Author's purpose is the broad reason a text was written — to persuade, inform, or entertain. Perspective is the specific set of beliefs or attitudes the writer holds about the topic. A writer can inform readers about factory farming while still making it clear they find the practice harmful. Teaching students to answer two distinct questions — "Why did the writer create this?" (purpose) and "What does the writer actually believe?" (perspective) — keeps the two concepts from blurring together in student responses.
Can these worksheets be used with fiction as well as informational text?
The set is built around informational and literary nonfiction passages, which is where RI.6.6 lives. That said, the diction and tone analysis skills transfer directly to fiction — particularly when studying a first-person narrator who is unreliable or obviously biased.
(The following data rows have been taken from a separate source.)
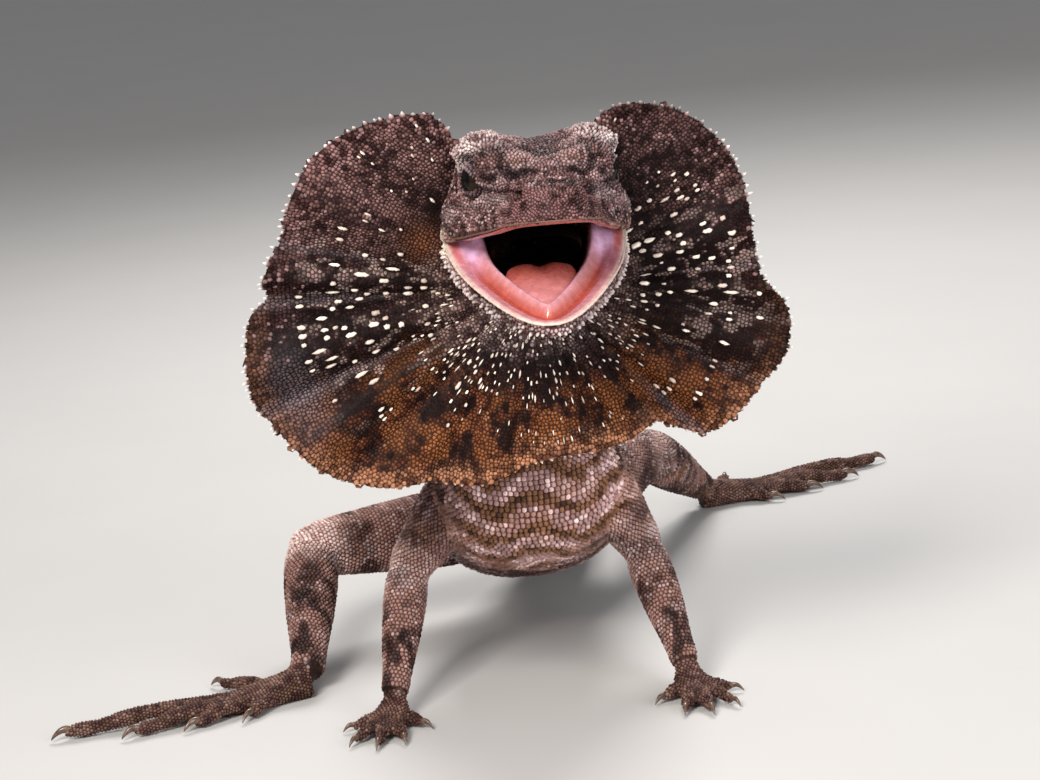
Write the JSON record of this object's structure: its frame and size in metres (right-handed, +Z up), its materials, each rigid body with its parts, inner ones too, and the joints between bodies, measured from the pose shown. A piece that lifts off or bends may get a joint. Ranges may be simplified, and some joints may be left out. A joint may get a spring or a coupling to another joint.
{
  "type": "frilled lizard model",
  "caption": "Life-size still model of a frilled lizard in threat display, front raised, mouth wide open and pleated neck frill spread with a spiny rim, long tail trailing behind.",
  "frame": {"origin": "on the floor, under the middle of the box that holds the whole animal", "axes": "+Z up, the animal faces -Y, its tail lies toward +Y, its left side is +X"},
  "size_m": [0.2028, 0.4674, 0.1343],
  "materials": {
    "skin": "matte scaled skin, grey-brown with dark and pale scales",
    "frill": "matte scaled membrane, dark brown and orange-brown with cream flecks",
    "mouth": "wet, glossy pink lining",
    "eye": "wet, glossy dark eye",
    "claw": "smooth horn, brown"
  },
  "bodies": {
    "root": {"head": "skin", "lower_jaw": "skin", "tongue": "mouth", "eye_left": "eye", "eye_right": "eye", "frill_left": "frill", "frill_right": "frill", "frill_throat": "frill", "neck": "skin", "chest": "skin", "belly": "skin", "pelvis": "skin", "tail_base": "skin", "tail_middle": "skin", "tail_end": "skin", "left_upper_arm": "skin", "left_forearm": "skin", "left_hand": "skin", "right_upper_arm": "skin", "right_forearm": "skin", "right_hand": "skin", "left_thigh": "skin", "left_shin": "skin", "left_foot": "skin", "right_thigh": "skin", "right_shin": "skin", "right_foot": "skin"}
  },
  "joints": []
}
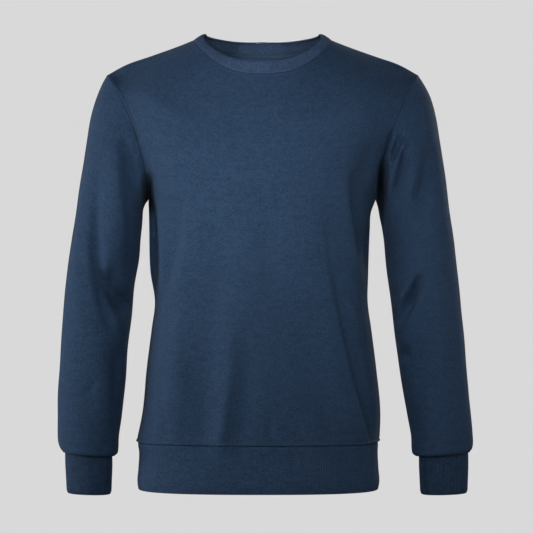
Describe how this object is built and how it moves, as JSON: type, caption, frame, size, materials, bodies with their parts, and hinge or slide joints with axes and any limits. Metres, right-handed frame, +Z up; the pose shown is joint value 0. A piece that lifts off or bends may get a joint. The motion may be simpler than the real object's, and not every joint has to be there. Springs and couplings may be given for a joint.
{
  "type": "crewneck sweatshirt",
  "caption": "Crewneck sweatshirt in its worn shape with nothing inside: long set-in sleeves, rib collar, rib cuffs and a deep rib hem band; open at the neck, hem and wrists.",
  "frame": {"origin": "midway between the two points where the shoulder seams meet the neck seam, which is where shoulders or a hanger hold the garment up", "axes": "+Z up along the body, the front faces -Y, +X is the wearer's left"},
  "size_m": [0.6407, 0.2425, 0.708],
  "materials": {
    "fleece": "navy sweatshirt fleece, matt, with a fine knit face",
    "rib_knit": "navy rib knit, folded double, matt",
    "tape": "navy twill tape, matt, slightly lighter than the fleece"
  },
  "bodies": {
    "root": {"front_body": "fleece", "back_body": "fleece", "sleeve_left": "fleece", "sleeve_right": "fleece", "collar_rib": "rib_knit", "hem_band": "rib_knit", "cuff_left": "rib_knit", "cuff_right": "rib_knit", "neck_tape": "tape"}
  },
  "joints": []
}
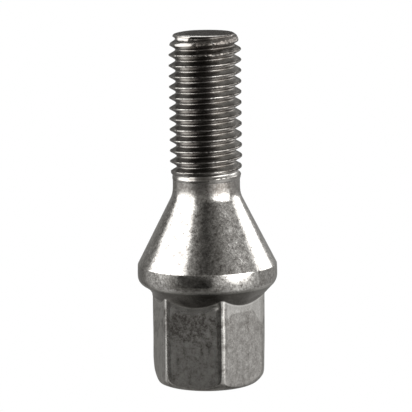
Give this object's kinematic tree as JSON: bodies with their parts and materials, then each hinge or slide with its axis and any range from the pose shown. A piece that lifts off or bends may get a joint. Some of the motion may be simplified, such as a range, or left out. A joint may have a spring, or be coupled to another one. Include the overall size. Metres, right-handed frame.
{
  "type": "wheel bolt",
  "caption": "Steel wheel bolt with a hexagon head, a rounded collar, a long conical seat and a coarse rolled thread.",
  "frame": {"origin": "centre of the flat disc on the head end, which is the surface the bolt stands on", "axes": "+Z along the bolt's axis from the head end to the thread tip; two corners of the hexagon lie on the X axis and two flats face -Y and +Y"},
  "size_m": [0.023, 0.023, 0.0582],
  "materials": {
    "steel": "dark grey, burnished in the press and rolling dies, with a fine mottled grain"
  },
  "bodies": {
    "root": {"wheel_bolt": "steel"}
  },
  "joints": []
}
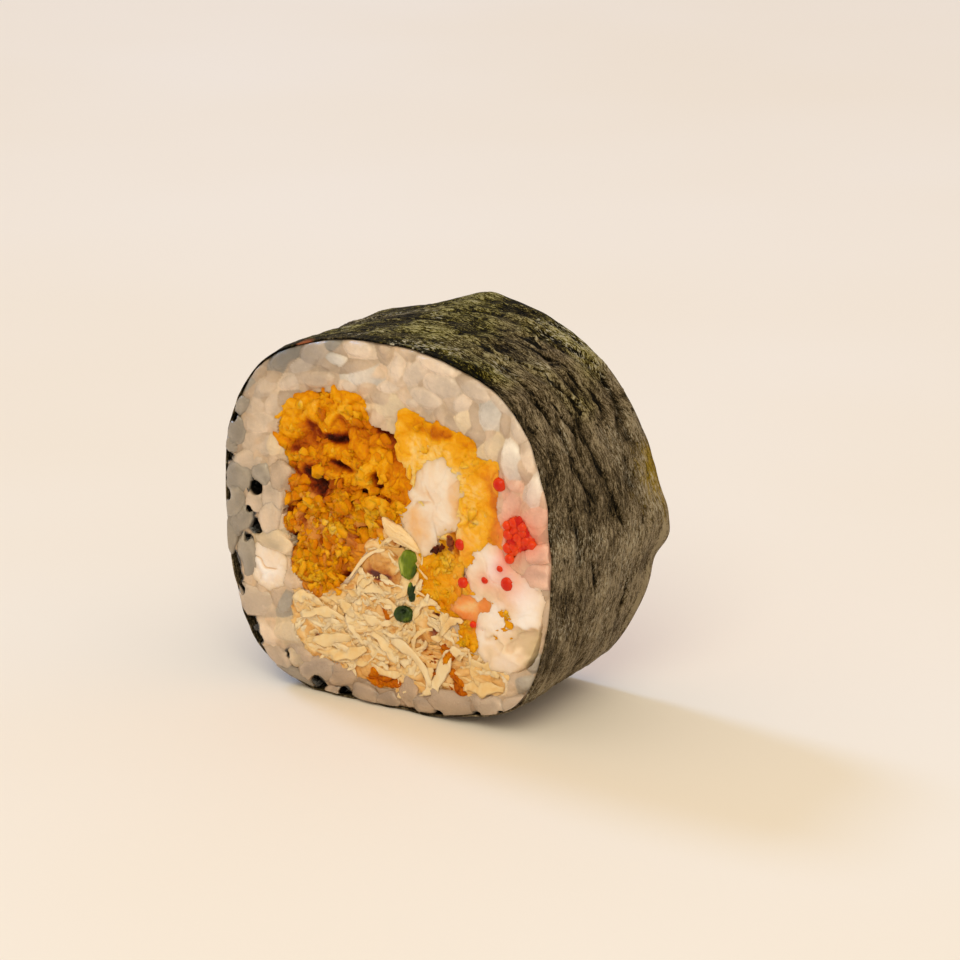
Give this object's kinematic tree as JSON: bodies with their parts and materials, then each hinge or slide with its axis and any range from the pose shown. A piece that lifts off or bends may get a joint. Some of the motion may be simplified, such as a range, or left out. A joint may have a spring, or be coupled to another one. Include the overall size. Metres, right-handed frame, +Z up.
{
  "type": "futomaki slice",
  "caption": "Thick slice of a large sushi roll on its seaweed side, cut faces showing rice, fried shrimp, crab shreds, soft cheese, roe and green onion.",
  "frame": {"origin": "middle of the slice's bounding box, on the surface it rests on", "axes": "+Z up, Y along the roll's own axis with the main cut face towards -Y, X across the roll"},
  "size_m": [0.0592, 0.0318, 0.0547],
  "materials": {
    "seaweed": "dry toasted sheet, fine fibres, soft grey sheen",
    "rice": "moist translucent grains, soft gloss",
    "fried_batter": "craggy golden brown crust, oily in places",
    "pale_batter": "amber batter, soft and moist",
    "shrimp": "smooth moist white flesh",
    "crab": "moist cream strips",
    "soft_cheese": "smooth soft white paste",
    "roe": "glossy translucent beads",
    "green_onion": "fresh wet leaf"
  },
  "bodies": {
    "root": {"seaweed_sheet": "seaweed", "rice": "rice", "crisp_batter": "fried_batter", "batter_upper": "pale_batter", "batter_lower": "pale_batter", "batter_strip": "fried_batter", "crumb_middle": "fried_batter", "crumb_base": "fried_batter", "crumb_right": "fried_batter", "shrimp_upper": "shrimp", "shrimp_lower": "shrimp", "crab_shreds": "crab", "crab_sliver": "crab", "cheese_left": "soft_cheese", "cheese_right": "soft_cheese", "roe_cluster": "roe", "chive_leaf": "green_onion", "chive_tip": "green_onion", "chive_lower": "green_onion"}
  },
  "joints": []
}
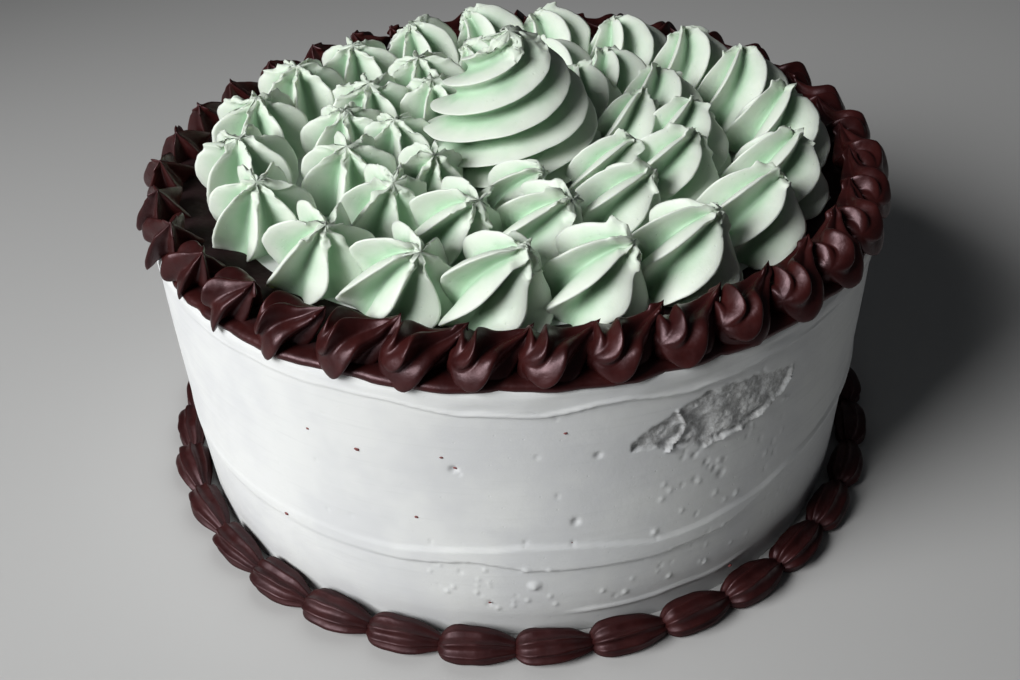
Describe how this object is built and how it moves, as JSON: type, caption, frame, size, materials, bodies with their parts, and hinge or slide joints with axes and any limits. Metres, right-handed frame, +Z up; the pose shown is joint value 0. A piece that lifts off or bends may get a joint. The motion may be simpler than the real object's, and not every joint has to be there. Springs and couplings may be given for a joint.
{
  "type": "layer cake",
  "caption": "Round uncut layer cake with smooth white frosting, piped mint dollops round a tall centre swirl, and piped chocolate borders along its top edge and its foot.",
  "frame": {"origin": "middle of the underside, on the surface that the cake stands on", "axes": "+Z up, -Y towards the side that the picture shows from the front"},
  "size_m": [0.244, 0.2439, 0.1368],
  "materials": {
    "white_frosting": "satin, smooth with spatula marks",
    "mint_buttercream": "satin, soft piped ridges",
    "chocolate_icing": "glossy, soft piped ridges"
  },
  "bodies": {
    "root": {"cake": "white_frosting", "centre_swirl": "mint_buttercream", "mint_outer_01": "mint_buttercream", "mint_outer_02": "mint_buttercream", "mint_outer_03": "mint_buttercream", "mint_outer_04": "mint_buttercream", "mint_outer_05": "mint_buttercream", "mint_outer_06": "mint_buttercream", "mint_outer_07": "mint_buttercream", "mint_outer_08": "mint_buttercream", "mint_outer_09": "mint_buttercream", "mint_outer_10": "mint_buttercream", "mint_outer_11": "mint_buttercream", "mint_outer_12": "mint_buttercream", "mint_outer_13": "mint_buttercream", "mint_outer_14": "mint_buttercream", "mint_outer_15": "mint_buttercream", "mint_outer_16": "mint_buttercream", "mint_outer_17": "mint_buttercream", "mint_outer_18": "mint_buttercream", "mint_outer_19": "mint_buttercream", "mint_middle_01": "mint_buttercream", "mint_middle_02": "mint_buttercream", "mint_middle_03": "mint_buttercream", "mint_middle_04": "mint_buttercream", "mint_middle_05": "mint_buttercream", "mint_middle_06": "mint_buttercream", "mint_middle_07": "mint_buttercream", "mint_middle_08": "mint_buttercream", "mint_middle_09": "mint_buttercream", "mint_middle_10": "mint_buttercream", "mint_middle_11": "mint_buttercream", "mint_middle_12": "mint_buttercream", "mint_middle_13": "mint_buttercream", "mint_middle_14": "mint_buttercream", "mint_inner_01": "mint_buttercream", "mint_inner_02": "mint_buttercream", "mint_inner_03": "mint_buttercream", "mint_inner_04": "mint_buttercream", "mint_inner_05": "mint_buttercream", "mint_inner_06": "mint_buttercream", "mint_inner_07": "mint_buttercream", "mint_inner_08": "mint_buttercream", "top_border": "chocolate_icing", "bottom_border": "chocolate_icing"}
  },
  "joints": []
}
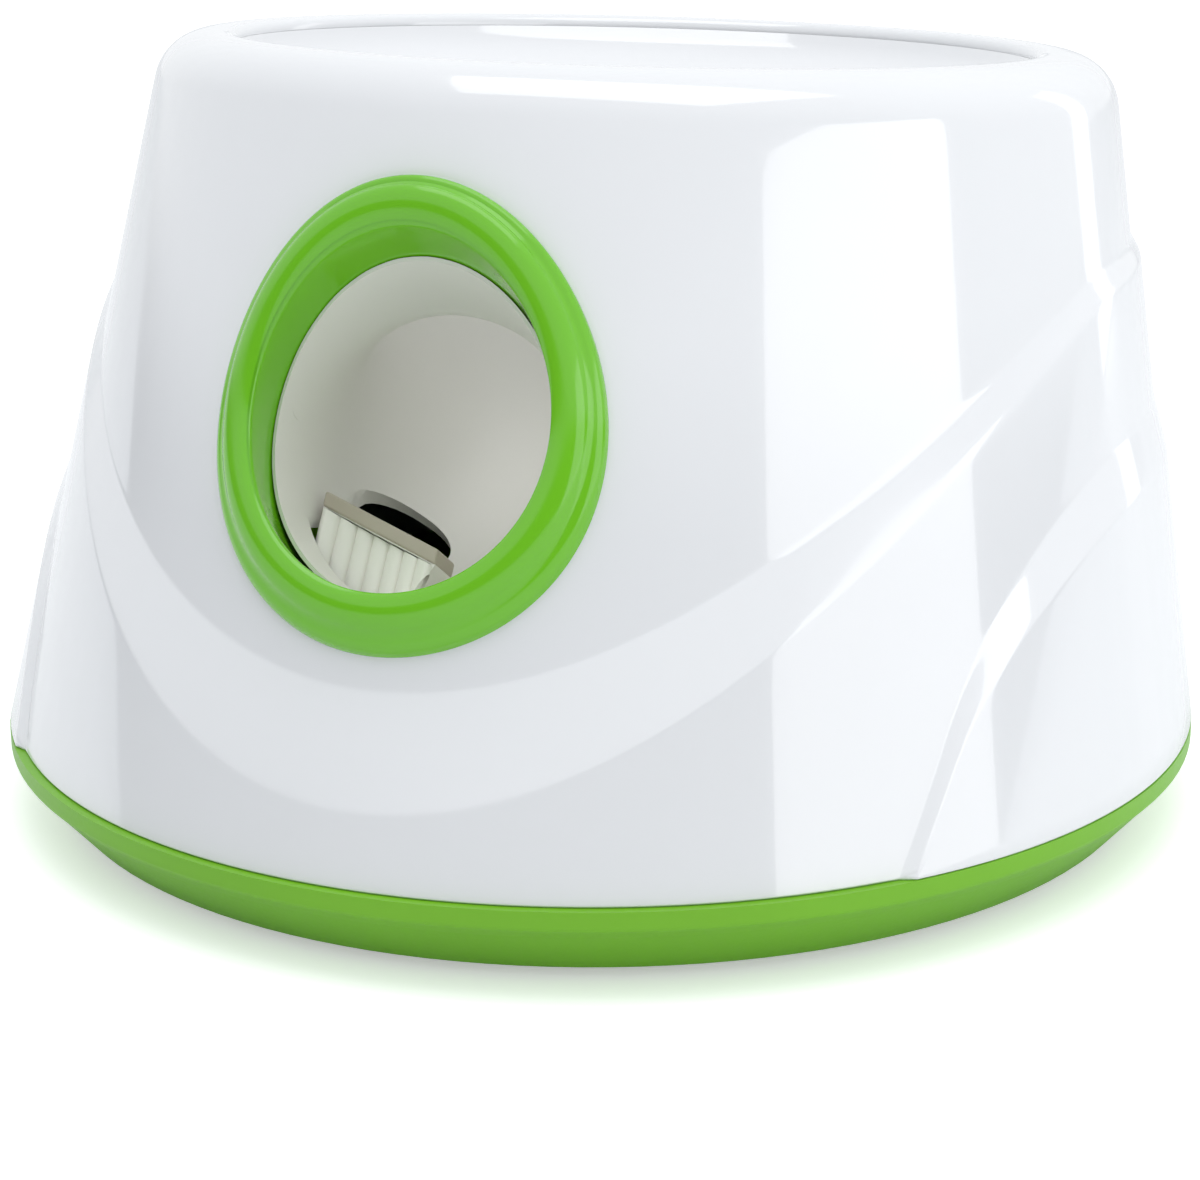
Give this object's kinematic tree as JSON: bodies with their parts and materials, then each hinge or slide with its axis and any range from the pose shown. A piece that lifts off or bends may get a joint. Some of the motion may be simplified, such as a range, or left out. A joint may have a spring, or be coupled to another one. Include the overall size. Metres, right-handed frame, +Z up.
{
  "type": "automatic dog ball launcher",
  "caption": "Round launcher whose open funnel drops a ball to a spring-driven arm that throws it out of a ringed port.",
  "frame": {"origin": "on the ground, under the middle of the base's widest circle", "axes": "+Z up, launch port towards -Y, control panel towards +Y, +X to the right seen from the port"},
  "size_m": [0.3, 0.3, 0.1936],
  "materials": {
    "white_abs": "high gloss",
    "green_gloss": "high gloss",
    "green_satin": "satin",
    "off_white": "smooth satin",
    "ivory": "satin",
    "natural_nylon": "satin",
    "white_acetal": "satin",
    "black_plastic": "satin",
    "grey_plastic": "satin",
    "steel": "bright",
    "spring_steel": "drawn wire",
    "zinc_screws": "zinc plated",
    "bronze": "sintered",
    "nickel_contact": "nickel plated",
    "cell_jacket": "printed jacket, left plain",
    "circuit_board": "solder mask",
    "board_black": "moulded",
    "lens": "clear, frosted",
    "sensor_black": "dark tinted",
    "rubber": "matt"
  },
  "bodies": {
    "housing": {"upper_shell": "white_abs", "hopper_bowl": "white_abs", "port_ring": "green_gloss", "launch_chute": "off_white", "base_pan": "green_satin", "arm_bushings": "bronze", "arm_bracket": "steel", "gearbox_plate": "grey_plastic", "gearbox_cover": "grey_plastic", "drive_shaft": "steel", "compound_shaft": "steel", "winding_motor": "steel", "tension_guide": "grey_plastic", "setting_motor": "steel", "battery_tray": "grey_plastic", "battery_cells": "cell_jacket", "battery_contacts": "nickel_contact", "control_board": "circuit_board", "board_parts": "board_black", "buzzer": "black_plastic", "sensor_emitter": "sensor_black", "sensor_receiver": "sensor_black", "control_panel": "black_plastic", "panel_board": "circuit_board", "indicator_lenses": "lens", "power_jack": "black_plastic", "rubber_feet": "rubber", "case_screws": "zinc_screws", "chute_screws": "zinc_screws", "gearbox_screws": "zinc_screws", "frame_screws": "zinc_screws", "board_screws": "zinc_screws", "panel_screws": "zinc_screws"},
    "arm": {"launch_arm": "ivory", "arm_shaft": "steel", "arm_quadrant": "natural_nylon"},
    "drive_wheel": {"drive_gear": "natural_nylon"},
    "compound_wheel": {"compound_gear": "white_acetal"},
    "motor_rotor": {"motor_pinion": "bronze", "motor_shaft": "steel"},
    "carriage": {"tension_carriage": "white_acetal", "launch_spring": "spring_steel"},
    "setting_screw": {"lead_screw": "steel"},
    "door": {"battery_door": "green_satin"},
    "button": {"distance_button": "green_gloss"},
    "rocker": {"power_rocker": "black_plastic"}
  },
  "joints": [
    {"name": "arm_swing", "type": "hinge", "parent": "housing", "child": "arm", "pos_m": [0, -0.1215, 0.0492], "axis": [1, 0, 0], "range_deg": [-50, 0], "stiffness_Nm_per_rad": 0.4, "springref_deg": 57.3, "deforming": ["launch_spring"]},
    {"name": "drive_turn", "type": "hinge", "parent": "housing", "child": "drive_wheel", "pos_m": [0, -0.08269, 0.03952], "axis": [1, 0, 0], "range_deg": [0, 200]},
    {"name": "compound_turn", "type": "hinge", "parent": "housing", "child": "compound_wheel", "pos_m": [0, -0.05273, 0.04109], "axis": [1, 0, 0], "range_deg": [-657.2, 0]},
    {"name": "motor_turn", "type": "hinge", "parent": "housing", "child": "motor_rotor", "pos_m": [0, -0.03434, 0.05652], "axis": [1, 0, 0], "range_deg": [0, 2628.6]},
    {"name": "setting_screw_turn", "type": "hinge", "parent": "housing", "child": "setting_screw", "pos_m": [-0.028, 0, 0.025], "axis": [0, 1, 0], "range_deg": [-450, 450]},
    {"name": "carriage_slide", "type": "slide", "parent": "housing", "child": "carriage", "axis": [0, 1, 0], "range_m": [-0.01, 0.01]},
    {"name": "battery_door_swing", "type": "hinge", "parent": "housing", "child": "door", "pos_m": [0, 0.0245, 0.0045], "axis": [1, 0, 0], "range_deg": [-80, 0]},
    {"name": "distance_button_press", "type": "slide", "parent": "housing", "child": "button", "axis": [0, -1, 0], "range_m": [0, 0.0015], "stiffness_N_per_m": 800, "springref_m": -0.001},
    {"name": "power_rocker_tilt", "type": "hinge", "parent": "housing", "child": "rocker", "pos_m": [0.02, 0.1369, 0.074], "axis": [1, 0, 0], "range_deg": [-14, 0]}
  ],
  "couplings": [
    {"joint": "drive_turn", "follows": "arm_swing", "ratio": -4},
    {"joint": "compound_turn", "follows": "arm_swing", "ratio": 13.143},
    {"joint": "motor_turn", "follows": "arm_swing", "ratio": -52.571},
    {"joint": "setting_screw_turn", "follows": "carriage_slide", "rad_per_m": 785.4}
  ]
}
Teachers have used the tone identification worksheets alongside short stories without modification, and the analysis structure holds up well in both contexts.
How do I explain author's perspective to students who keep confusing it with point of view?
The clearest frame: point of view is a camera angle — who is speaking and from where. Perspective is the lens on that camera — what the speaker believes about what they're showing you. A text written in third person can still carry an intensely biased perspective; the author just doesn't say "I." Having students hunt specifically for adjective choices in a third-person passage usually breaks the confusion faster than re-explaining the definitions.
How often should students practice this skill before it transfers to independent reading?
Three to four focused practice sessions per unit is a reasonable target. More important than frequency is the written-explanation requirement — students who only circle answers develop recognition without the analytical language they'll need in assessments and extended writing. One well-debriefed worksheet per week, with class discussion of the evidence choices, produces more measurable growth than four worksheets collected without any follow-up conversation.